THR: Grace gains the respect of her crew, including Prosser. Is this a step in the right direction for her?
Ryan: It doesn’t mean that there aren’t steps backwards or steps sideways. She certainly has proven something in this moment, if you can earn the respect and salute of Chief of Boat Prosser, that’s pretty good. [Laughs] She did good. It will have an effect going forward, but it doesn’t heal all wounds either.
THR: James’ near-death experience fixing the underwater array below the ocean’s surface changed his perspective, as he clamped on to Tani (Dichen Lachman) immediately after.
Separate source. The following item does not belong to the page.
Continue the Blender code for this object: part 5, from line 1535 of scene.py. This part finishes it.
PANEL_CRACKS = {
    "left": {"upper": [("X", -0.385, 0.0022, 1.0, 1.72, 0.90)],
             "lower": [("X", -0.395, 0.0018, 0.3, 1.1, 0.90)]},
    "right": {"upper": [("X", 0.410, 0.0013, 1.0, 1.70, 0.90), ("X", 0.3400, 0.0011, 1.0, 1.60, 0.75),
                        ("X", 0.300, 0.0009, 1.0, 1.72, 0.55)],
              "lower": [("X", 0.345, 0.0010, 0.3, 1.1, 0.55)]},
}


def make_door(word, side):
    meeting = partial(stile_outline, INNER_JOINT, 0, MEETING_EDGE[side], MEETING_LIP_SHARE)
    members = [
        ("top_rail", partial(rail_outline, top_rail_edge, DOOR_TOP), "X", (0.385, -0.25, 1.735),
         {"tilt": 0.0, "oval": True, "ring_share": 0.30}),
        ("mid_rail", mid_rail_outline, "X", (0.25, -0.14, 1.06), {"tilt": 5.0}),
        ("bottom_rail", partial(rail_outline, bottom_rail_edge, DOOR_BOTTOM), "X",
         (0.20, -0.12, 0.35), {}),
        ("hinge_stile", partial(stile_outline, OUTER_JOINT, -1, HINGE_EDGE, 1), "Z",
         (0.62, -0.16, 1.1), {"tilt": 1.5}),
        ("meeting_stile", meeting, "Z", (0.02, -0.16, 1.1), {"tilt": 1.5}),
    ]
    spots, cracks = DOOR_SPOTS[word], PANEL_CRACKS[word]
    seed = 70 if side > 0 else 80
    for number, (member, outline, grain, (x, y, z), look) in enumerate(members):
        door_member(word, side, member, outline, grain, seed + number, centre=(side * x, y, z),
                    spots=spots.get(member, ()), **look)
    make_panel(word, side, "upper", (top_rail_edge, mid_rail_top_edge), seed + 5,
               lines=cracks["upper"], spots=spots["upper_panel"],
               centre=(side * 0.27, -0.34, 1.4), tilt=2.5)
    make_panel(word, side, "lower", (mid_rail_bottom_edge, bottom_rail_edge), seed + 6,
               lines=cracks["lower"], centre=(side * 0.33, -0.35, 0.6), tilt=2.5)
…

Ryan: It certainly sharpens the mind and sends one looking for a pretty girl. [Laughs] A lot of stuff has been brewing between the two of them in the previous episodes but I think it sharpened his mind, to the point of saying, “Screw this, I’m not waiting around any longer.” I think it’s understandable. He was pretty close to death and that’s a lonely experience, especially with what he was going through 300 feet beneath the surface. When relieved of that fate, he chooses to share it with someone rather than be isolated again. That’s human nature.
THR: Kylie and Christine finally met. How does their team-up affect future developments?
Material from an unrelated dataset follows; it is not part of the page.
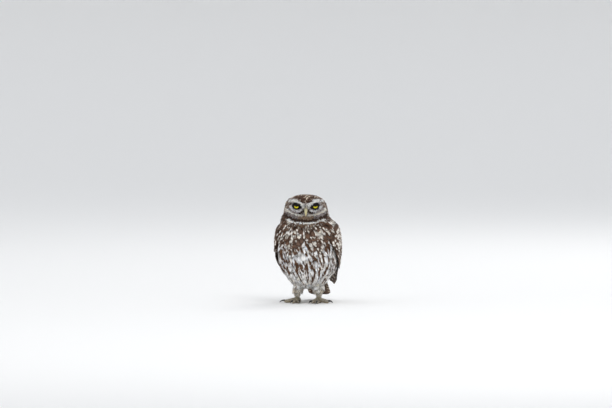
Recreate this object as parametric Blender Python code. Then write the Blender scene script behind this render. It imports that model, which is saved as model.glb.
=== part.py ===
"""A little owl standing on a level floor, at life size.

It faces -Y with its left side at +X and the floor at z = 0. Lengths are in metres, written as
millimetres times MM, and the tables of sections below hold millimetres.
"""

import math

import bmesh
import bpy
import numpy as np
from mathutils import Matrix, Vector
from mathutils.bvhtree import BVHTree

MM = 0.001
GAP = 0.3 * MM

# Body sections from the vent up to the crown: height, half width, front, back
BODY_SECTIONS = (
    (22.5, 0, 8, 8),
    (23.5, 14, -8, 26),
    (28, 24, -22, 41),
    (36, 32, -33, 51),
    (48, 39.5, -42, 55.5),
    (62, 43, -47, 53),
    (77, 44, -49, 49),
    (92, 43.5, -47, 44),
    (106, 42, -43, 40),
    (115, 39.5, -39, 37),
    (121, 37, -35.5, 34.5),
    (126, 34.8, -33, 31.5),
    (130.5, 32.8, -31.8, 29),
    (135, 31.4, -31.2, 27.5),
    (139.5, 30.6, -31, 25.5),
    (144, 29.4, -30.6, 22.5),
    (148.5, 26.8, -29, 18.5),
    (152.5, 22.5, -26, 14),
    (155.6, 16.5, -21, 8.5),
    (157.4, 9, -15, 1.5),
    (158, 0, -7, -7),
)
BODY_COLUMNS = 36
BODY_ROWS = 42
SECTION_POWER = 2.15
FACE_CROWDING = 0.4
FACE_LEVELS = (100, 125)

# The head is turned to its left on the neck, and held a little to its right
HEAD_TURN = math.radians(12)
HEAD_SHIFT = -2.5
HEAD_AXIS_Y = -3
TURN_LEVELS = (110, 126)

# Cuts between head, neck and torso: a front and a back point, as y and height
HEAD_CUT = ((-32, 117.5), (33, 127))
NECK_CUT = ((-38, 107), (37, 119))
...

Ryan: The two of them is worth a lot more than the sums of the two of them separate. They’re two very different women and in that way, it’s going to be interesting to see them rub against each other. Kylie, because she wants to have some substance as a human being after being a shallow, materialistic arms dealer all her life; Christine wants the truth to be reunited with her husband and to help him clear his name. When you share a common cause with someone who’s different than you, it forces you to see something in someone else that you normally wouldn’t under other circumstances. That’s what’s fun to see these two strong women work together to fight this front of the war.
THR: What’s to come with Paul and Christine?
Ryan: We’ve got good stuff for him coming along too. What’s fun about the reversal is for several episodes, we’ve seen Paul be the manipulator and now we see that Christine’s on to him and we’ll see the manipulation turn.
Last Resort airs 8 p.m. Thursdays on ABC.